In other words, you and your friends pour time, money, and energy into these games, and you want to be sure that that you have an awesome time in return. But the flaws introduce friction. Middara’s misprints, patches, and errata can interfere with the rhythm of the gameplay. And the version 1.1 rules patch makes so many changes that players who started with 1.0 might have to completely rebuild their characters or even restart the campaign.
Tainted Grail, and other games of its ilk, asks backers to commit to the game before seeing a finished product. Worse, it demands that players decide how far they are willing to commit since none of the add-ons, expansions, or bonuses will be available for retail afterwards. At time of writing, if you want to purchase a copy of Tainted Grail, the cheapest copy is $189. I paid $88 + shipping for that exact product on Kickstarter. As much as I’d love to do a full review of Tainted Grail, I’m not sure if there’s even a point.

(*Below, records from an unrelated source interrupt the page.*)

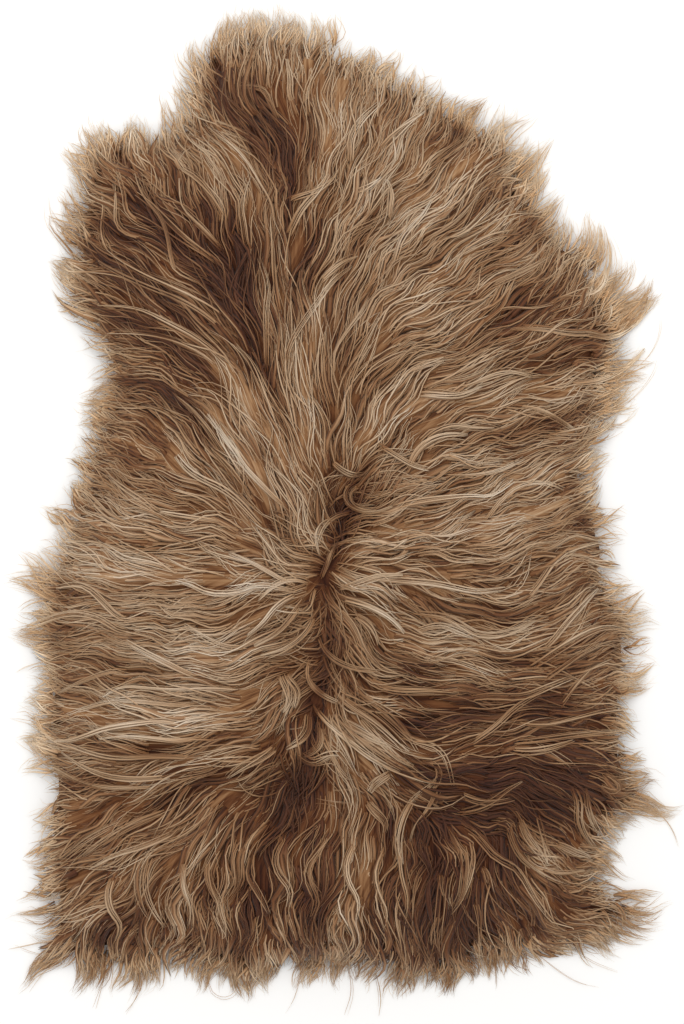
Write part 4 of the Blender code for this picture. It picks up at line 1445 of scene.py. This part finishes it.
def sheetObject(name, sheet, material):
    mesh = bpy.data.meshes.new(name)
    sheet.to_mesh(mesh)
    sheet.free()
    return toObject(name, mesh, material)


def feltedWool(look):
    # the close wool between the locks: soft and dull, its fibres combed the way the
    # wool lies there. Each way has its own streaks, and the nearest two are blended.
    # They are 4.6 mm wide, far coarser than fibres, to show between the locks
    material, tree, shader = newMaterial("combedRootWool", look["surface"])
    place = addNode(tree, "TexCoord").outputs["Object"]
    fibres = None
    for k in range(look["ways"]):
        lie = {
            "vector_type": "TEXTURE",
            "Location": (0.13 * k, 0.07 * k, 0),
            "Rotation": (0, 0, math.pi * k / look["ways"]),
            "Scale": (look["streakLength"], look["streakWidth"], 1),
        }
        drawn = addNode(tree, "Mapping", lie, {"Vector": place}).outputs["Vector"]
        streaks = addNode(
            tree, "TexNoise", {"Scale": 1.0, "Detail": 4.0, "Roughness": 0.7}, {"Vector": drawn}
        ).outputs["Fac"]
        share = addNode(tree, "Attribute", {"attribute_name": f"lie{k}"}).outputs["Fac"]
        streaks = addNode(tree, "Math", {"operation": "MULTIPLY"}, {0: streaks, 1: share}).outputs[0]
        if fibres:
            streaks = addNode(tree, "Math", {"operation": "ADD"}, {0: fibres, 1: streaks}).outputs[0]
        fibres = streaks
    streak = addNode(tree, "ValToRGB", links={"Fac": fibres}, stops=look["streaks"]).outputs["Color"]
    painted(tree, shader, [woolColour(tree, look), streak], look["relief"], fibres)
    return material


def sueded(look):
    # the flesh side of a tanned skin: matt, cream, a little mottled, with a fine nap
    material, tree, shader = newMaterial("tannedSkinSuede", look["surface"])
    place = addNode(tree, "TexCoord").outputs["Object"]
    mottle, nap = (
        addNode(
            tree, "TexNoise", {"Scale": look[key], "Detail": detail, "Roughness": rough}, {"Vector": place}
        ).outputs["Fac"]
        for key, detail, rough in (("mottle", 4.0, 0.6), ("nap", 3.0, 0.7))
    )
    colour = addNode(tree, "ValToRGB", links={"Fac": mottle}, stops=look["colours"]).outputs["Color"]
    painted(tree, shader, [colour], look["relief"], nap)
    return material


feltedLook = dict(
    woolLook,
    ways=8,
    streakWidth=0.0046,
    streakLength=0.110,
    streaks=[(0.36, "#66462F"), (0.46, "#AE937B"), (0.55, "#E2D4C6"), (0.66, "#FFFFFF")],
    surface={"Roughness": 0.8, "Specular IOR Level": 0.2},
    relief={"Strength": 0.7, "Distance": 0.0015},
)
suedeLook = {
    "mottle": 22.0,  # patches about 45 mm across
    "nap": 900.0,  # nap about 1 mm, coarser than the real one, so that it shows
    "colours": [(0.3, "#C3AA85"), (0.5, "#D2BC98"), (0.72, "#DDCBAB")],
    "surface": {"Roughness": 0.85, "Specular IOR Level": 0.3},
    "relief": {"Strength": 0.5, "Distance": 0.0006},
}

sheet = cutSheet(base["pitch"], base["inset"])
for v in sheet.verts:
    v.co.z = base["underside"]
under = list(sheet.faces)
top = thickened(sheet, base["thinnest"])
xs, ys = np.array([v.co.x for v in top]), np.array([v.co.y for v in top])
fuller = base["height"] + base["fuller"] * np.clip(sampled(shadeMap, xs, ys), -1, 1)
lifted = sampled(pileMap, xs, ys) * fuller + base["ridges"] * sampled(bandMap, xs, ys)
lifted *= smoothStep((sampled(edge, xs, ys) - base["inset"]) / base["rimSlope"] + 0.25)
for v, z in zip(top, lifted):
    v.co.z = max(base["underside"] + base["thinnest"], z)
for face in sheet.faces:
    face.smooth = True
bmesh.ops.dissolve_faces(sheet, faces=[f for f in under if f.is_valid])
feltedBase = sheetObject("feltedBase", sheet, feltedWool(feltedLook))
places = np.array([v.co[:2] for v in feltedBase.data.vertices])
depths = sampled(edge, *places.T)
lie = np.arctan2(sampled(flowY, *places.T), sampled(flowX, *places.T))
shade, band = sampled(shadeMap, *places.T), sampled(bandMap, *places.T)
# its tone takes the painted shade and light of its place, as the wool over it does
facts = {
    "tone": base["tone"] + base["shadeTone"] * shade + sampled(toneMap, *places.T) + base["bandTone"] * band,
    "rim": np.clip(smoothStep(1 - depths / lockBody["rimBand"]) * sampled(rimLightMap, *places.T), 0, 1),
}
for k in range(feltedLook["ways"]):
    apart = (lie - np.pi * k / feltedLook["ways"] + np.pi / 2) % np.pi - np.pi / 2
    facts[f"lie{k}"] = np.clip(1 - np.abs(apart) * feltedLook["ways"] / np.pi, 0, 1)
for key, values in facts.items():
    feltedBase.data.attributes.new(key, "FLOAT", "POINT").data.foreach_set("value", values)

sheet = cutSheet(skin["pitch"], skin["inset"])
bmesh.ops.dissolve_limit(sheet, angle_limit=0.02, verts=sheet.verts, edges=sheet.edges)
skinArea = sum(f.calc_area() for f in sheet.faces)
thickened(sheet, skin["thickness"])
skinPiece = sheetObject("tannedSkin", sheet, sueded(suedeLook))

for piece in woolPieces + [feltedBase]:
    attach(piece, "root")
    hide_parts("sheepskin")
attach(skinPiece, "root")

# a plain white floor under a broad soft light, seen from straight above
studio = {
    "floor": "#F4F3F1",
    "floorSize": 4.0,
    "floorDepth": 0.001,  # just under the rug, so that the two don't flicker
    "world": 0.82,
    "lampPower": 40.0,
    "lampSize": 2.4,
    "lampPlace": (-0.3, 0.9, 2.6),
    "cameraPlace": (0.001, 0.0015, 3.2),
    "view": 1.024,  # metres of floor from top to bottom of the picture
}

floorSheet = bmesh.new()
bmesh.ops.create_grid(floorSheet, x_segments=1, y_segments=1, size=studio["floorSize"])
bmesh.ops.translate(floorSheet, vec=(0, 0, -studio["floorDepth"]), verts=floorSheet.verts)
# matt paint on a studio floor, with no gloss to see
floorPaint = {"Base Color": toLinear(studio["floor"]), "Roughness": 0.9}
floor = sheetObject("floor", floorSheet, newMaterial("paintedStudioFloor", floorPaint)[0])

bpy.context.scene.view_settings.view_transform = "Standard"
world = bpy.data.worlds.new("studioWorld")
bpy.context.scene.world = world
world.use_nodes = True
world.node_tree.nodes["Background"].inputs["Color"].default_value = (1, 1, 1, 1)
world.node_tree.nodes["Background"].inputs["Strength"].default_value = studio["world"]

lampData = bpy.data.lights.new("overheadSoftbox", "AREA")
lampData.size = studio["lampSize"]
lampData.energy = studio["lampPower"]
lamp = bpy.data.objects.new("overheadSoftbox", lampData)
lamp.location = studio["lampPlace"]
lamp.rotation_euler = (Vector((0, 0, 0)) - lamp.location).to_track_quat("-Z", "Y").to_euler()
bpy.context.scene.collection.objects.link(lamp)

cameraData = bpy.data.cameras.new("camera")
cameraData.lens = 36 * studio["cameraPlace"][2] / studio["view"]
cameraData.clip_start, cameraData.clip_end = 0.1, 20
camera = bpy.data.objects.new("camera", cameraData)
camera.location = studio["cameraPlace"]
bpy.context.scene.collection.objects.link(camera)
bpy.context.scene.camera = camera
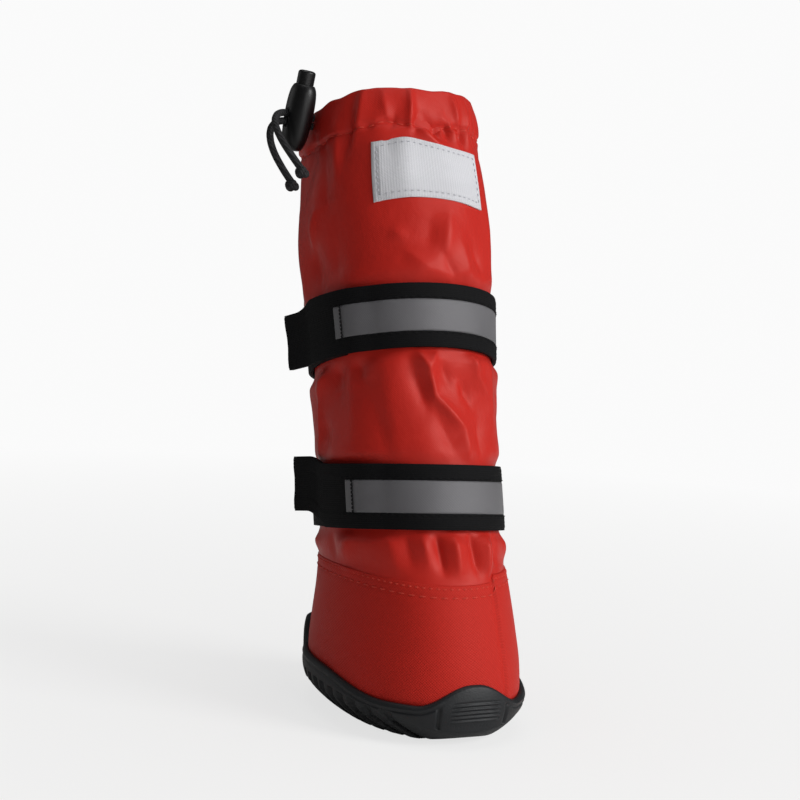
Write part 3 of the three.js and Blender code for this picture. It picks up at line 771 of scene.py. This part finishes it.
satin.bump(ribs * 0.6 + flecks * 0.4, 0.00018)


def close_sides(mesh):
    """Closes what is still open between a grid's first and last columns, face by face."""
    shape = bmesh.new()
    shape.from_mesh(mesh)
    open_edges = [edge for edge in shape.edges if edge.is_boundary]
    bmesh.ops.holes_fill(shape, edges=open_edges, sides=0)
    bmesh.ops.recalc_face_normals(shape, faces=shape.faces)
    shape.to_mesh(mesh)
    shape.free()


label_mesh = grid_mesh("label", label_points, label_map, close_rows=True, close_columns=False)
close_sides(label_mesh)
label = link("label", label_mesh, satin)

grey_thread = Finish("grey_thread", Roughness=0.6, Base_Color=colour(188, 189, 196))
side_inset, edge_inset = 0.048, 0.105
run, stay = np.linspace(0, 1, 80), np.ones(80)
to_right, to_top = side_inset + (1 - 2 * side_inset) * run, edge_inset + (1 - 2 * edge_inset) * run
across = np.concatenate([to_right, stay - side_inset, to_right[::-1], stay * side_inset])
climb = np.concatenate([stay * edge_inset, to_top, stay - edge_inset, to_top[::-1]])
thread_rows("label_stitches", lambda gap: on_label(across, climb, 0.74 + gap), 2.1, 1.05, 0.3, grey_thread)


# Straps: black woven webbing with bound ribbed edges, sewn on at the heel, run round the front
# and pressed on the short loop strap by hook tape. The tail stands free.
WEB_WIDE, WEB_THICK, GAP = 20.0, 1.5, 0.3
webbing = Finish("black_webbing", Roughness=0.75, Specular_IOR_Level=0.15)
u, v, _ = webbing.cloth()
cords = (v * 9.5).sine() * 0.5 + 0.5
picks = (u * 12.0 + cords * 3.0).sine() * 0.5 + 0.5
lint = webbing.noise(900, 4)
webbing.paint(cords * 0.4 + lint * 0.6, colour(4, 4, 5), colour(15, 15, 17))
webbing.bump(cords * 0.5 + picks * 0.3 + lint * 0.2, 0.00014)

tape = Finish("grey_reflective_tape", Metallic=0.15, Specular_IOR_Level=0.5, Sheen_Weight=0.12)
u, v, _ = tape.cloth()
beads = (u * 12).sine() * (v * 12).sine() * 0.5 + 0.5
smear = tape.noise(90, 4)
tape.paint(smear, colour(92, 91, 94), colour(108, 107, 110))
tape.feed(Roughness=smear * 0.2 + 0.36)
tape.bump(beads, 0.00006)

black_thread = Finish("black_thread", Roughness=0.75, Specular_IOR_Level=0.15)
strand = black_thread.noise(1500)
black_thread.paint(strand, colour(7, 7, 8), colour(17, 17, 19))


def strap_out(turn):
    """How far the long strap's inner face stands off the shaft: flat, then up on the loop strap
    and away at the tail."""
    over = 2 * GAP + WEB_THICK
    lie = GAP + (over - GAP) * soft_step((-42 - turn) / 18)
    return lie + 5.0 * (np.maximum(0, -92 - turn) / 16) ** 1.6


def on_strap(turn, side, out, strap, lift, tail=True):
    """A point on a strap: side is across it in millimetres, out above its inner face. The long
    strap's tail shifts up or down and narrows as it leaves the shaft."""
    leaving = tail * soft_step((-86 - turn) / 15)
    middle = strap_middle(turn, *strap[:3]) + strap[3] * leaving
    side = side * (1 - 0.12 * leaving)
    here = at_height(turn, middle + side, lift + out)
    level = at_height(turn, middle, lift + out)
    here[..., 2] = level[..., 2] + side
    return here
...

Arkham Horror avoids these Kickstarter dilemmas, but introduces its own problems. It guarantees that players will not need to buy randomized booster packs by labeling the game as an LCG, but then fails to deliver on that promise with the box that brings new players into the game. It feels like a cheap marketing ploy to drive players to buy more cards, either through the campaign expansions or just by getting a second copy of the base set.
And yet, all three games overcome that friction. Middara’s light-hearted yet epic romp offers both an epic story and extensive character customization. Tainted Grail’s grim tale of survival and exploration in an incredibly dangerous world is both satisfying and challenging. And Arkham Horror’s short campaigns and accessible modularity make this the easiest game in the bunch to try out for yourself. So should you play these games? For all the issues, flaws, and complexities that get in the way, yes, all three games are worth playing.